The rest of the trip had the usual ICW shoaling issues. Hurricane Matthew added the prospect of deadheads and other obstructions in the water, but fortunately we did not encounter anything terrible.
The biggest issue was just the sheer number of boats, especially sailboats, in the southbound migration. We have never passed so many sailboats in a row. We think the issue is that many boaters delayed their departures because of Hurricane Matthew and the ensuing flooding in the Carolinas. So a lot more boats started out at roughly the same time and have gotten bunched up, especially at the beginning part of the ICW where the lock and bridges tend to cause congestion anyway.
Eventually we reached Coinjock at around 2:15. It was the usual Coinjock tie-up along their long face dock: boats just feet from each other so that bows overhung sterns by several feet. The dockhands at Coinjock have been tying boats up like this forever, so they’re very efficient and quick about it.
After we settled in we had a pleasant surprise. A fellow AYC boat, the sailing boat Panache, pulled in in the late afternoon with friends Chuck, Ginny and Tom aboard. We actually saw them as we were leaving Portsmouth and they were pulling out of Top Rack Marina and angling to get into the migration queue. Not knowing that it was the Panache from the yacht club, we hailed them and asked if we could go ahead of them since we’d pass them eventually. As we passed them, Jim saw a woman who looked like Ginny, but Panache was not her boat. He was confused. Then Panache tied up behind us in the lock and Chuck was manning their bow line while I was holding our stern line.
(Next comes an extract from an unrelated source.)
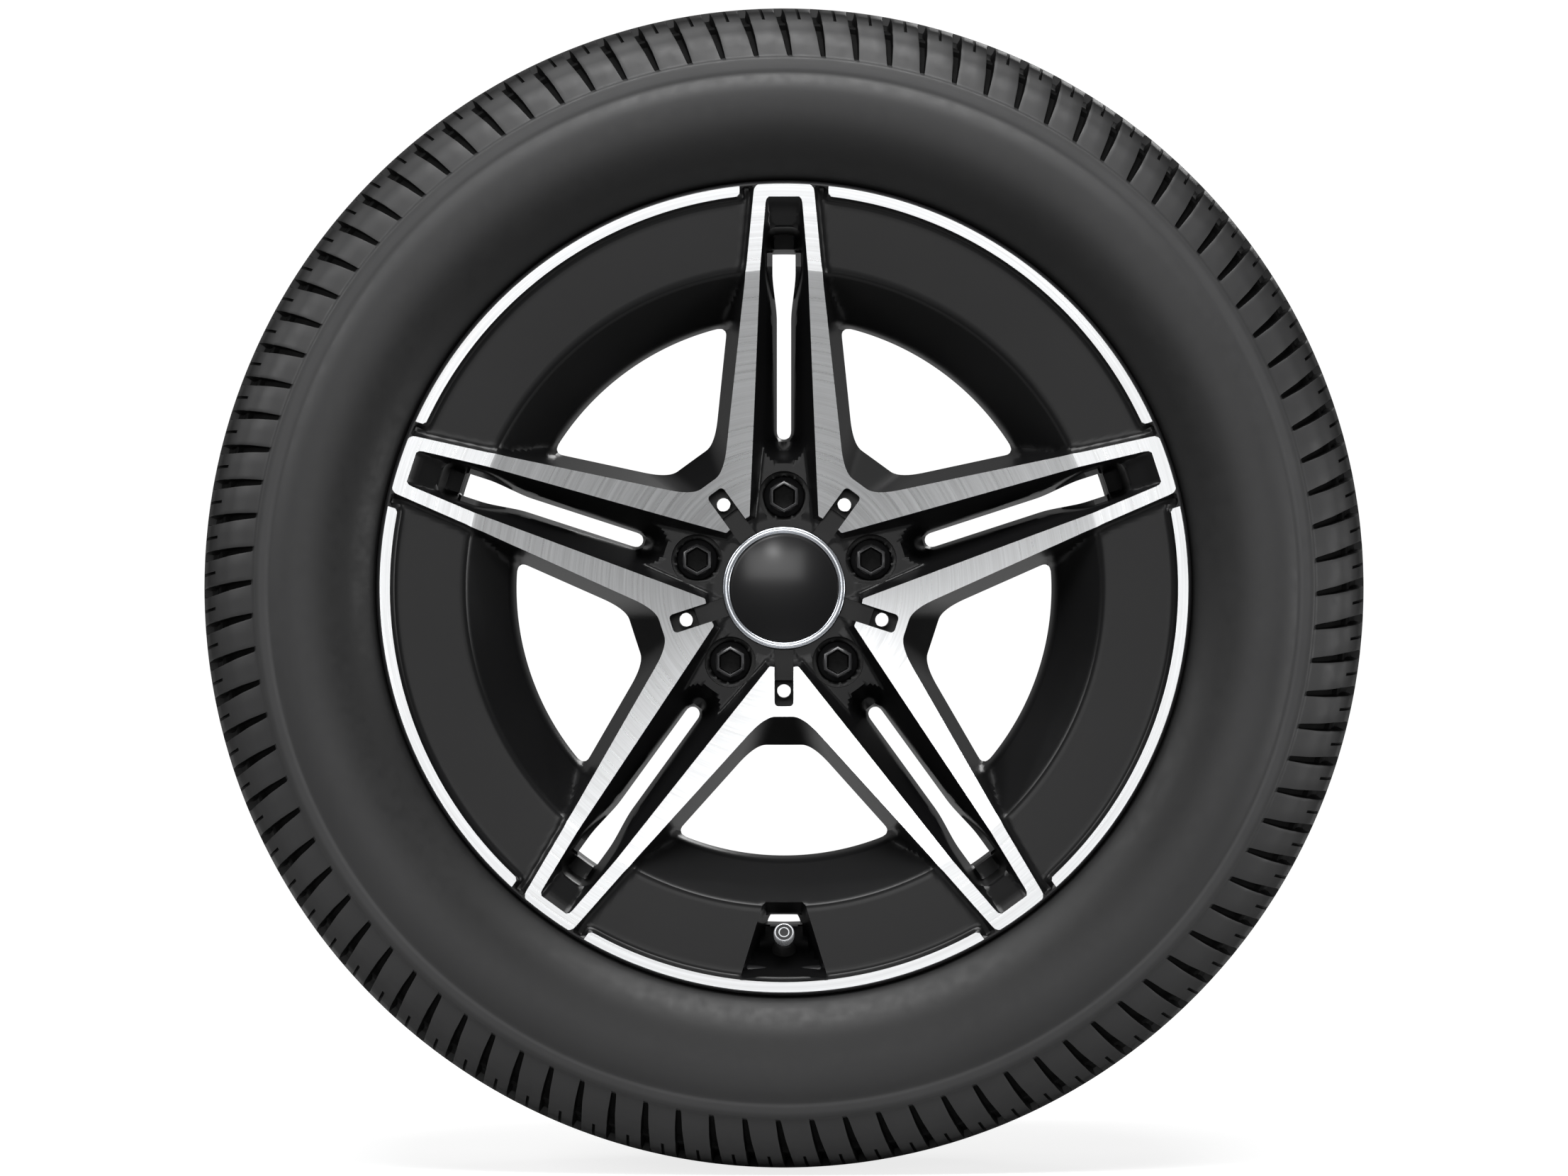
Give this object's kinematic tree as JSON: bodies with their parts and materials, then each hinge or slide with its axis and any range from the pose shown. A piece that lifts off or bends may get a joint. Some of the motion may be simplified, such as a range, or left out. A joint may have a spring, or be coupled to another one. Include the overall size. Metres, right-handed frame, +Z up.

Waiting for the rest of the boats to tie up in the lock provided a perfect opportunity to catch up and so we got the full story. Tom, the captain of Panache, had convinced Chuck and Ginny to help him run Panache down to the Keys where Tom’s wife and their winter home were. This was the first time any of them had done the southbound ICW trip. We hoped they would be going to Coinjock, but they said they couldn’t get a reservation and they’d probably anchor out. So it was a pleasant surprise when we got an email from Chuck saying that they were in fact at Coinjock Marina at the south end of the dock.
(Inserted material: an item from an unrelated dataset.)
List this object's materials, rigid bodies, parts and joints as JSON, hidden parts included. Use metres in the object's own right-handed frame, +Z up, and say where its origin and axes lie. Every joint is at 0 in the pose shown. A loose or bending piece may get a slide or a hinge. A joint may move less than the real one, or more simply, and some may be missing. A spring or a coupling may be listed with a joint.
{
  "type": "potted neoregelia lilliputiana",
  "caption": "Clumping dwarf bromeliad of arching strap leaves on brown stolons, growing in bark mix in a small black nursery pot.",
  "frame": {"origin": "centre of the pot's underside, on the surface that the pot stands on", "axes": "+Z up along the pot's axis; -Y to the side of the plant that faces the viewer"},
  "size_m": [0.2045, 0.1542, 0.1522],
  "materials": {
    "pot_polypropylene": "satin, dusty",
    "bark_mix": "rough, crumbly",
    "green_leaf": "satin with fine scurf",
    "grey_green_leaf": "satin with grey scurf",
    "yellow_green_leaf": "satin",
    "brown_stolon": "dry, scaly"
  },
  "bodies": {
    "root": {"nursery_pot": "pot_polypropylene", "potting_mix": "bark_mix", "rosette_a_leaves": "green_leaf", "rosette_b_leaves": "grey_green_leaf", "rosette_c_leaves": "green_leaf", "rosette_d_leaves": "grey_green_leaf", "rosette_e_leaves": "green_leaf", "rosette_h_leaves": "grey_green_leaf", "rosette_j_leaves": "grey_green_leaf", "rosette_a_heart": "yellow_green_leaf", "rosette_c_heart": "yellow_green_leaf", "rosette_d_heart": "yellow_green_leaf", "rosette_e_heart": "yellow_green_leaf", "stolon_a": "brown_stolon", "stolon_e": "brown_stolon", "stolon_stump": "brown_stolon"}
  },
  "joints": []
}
They had made plans to dine on board and we had plans to eat at the Coinjock Restaurant, but they invited us for drinks aboard Panache. We had a great time catching up some more and trading boating stories. But eventually fried chicken and shrimp called us away and we said good bye, hoping that we’d cross paths again.
We made an early evening of it because our next destination, Bellhaven, NC, was 9 hours away. So it would be an early morning with our departure at first light.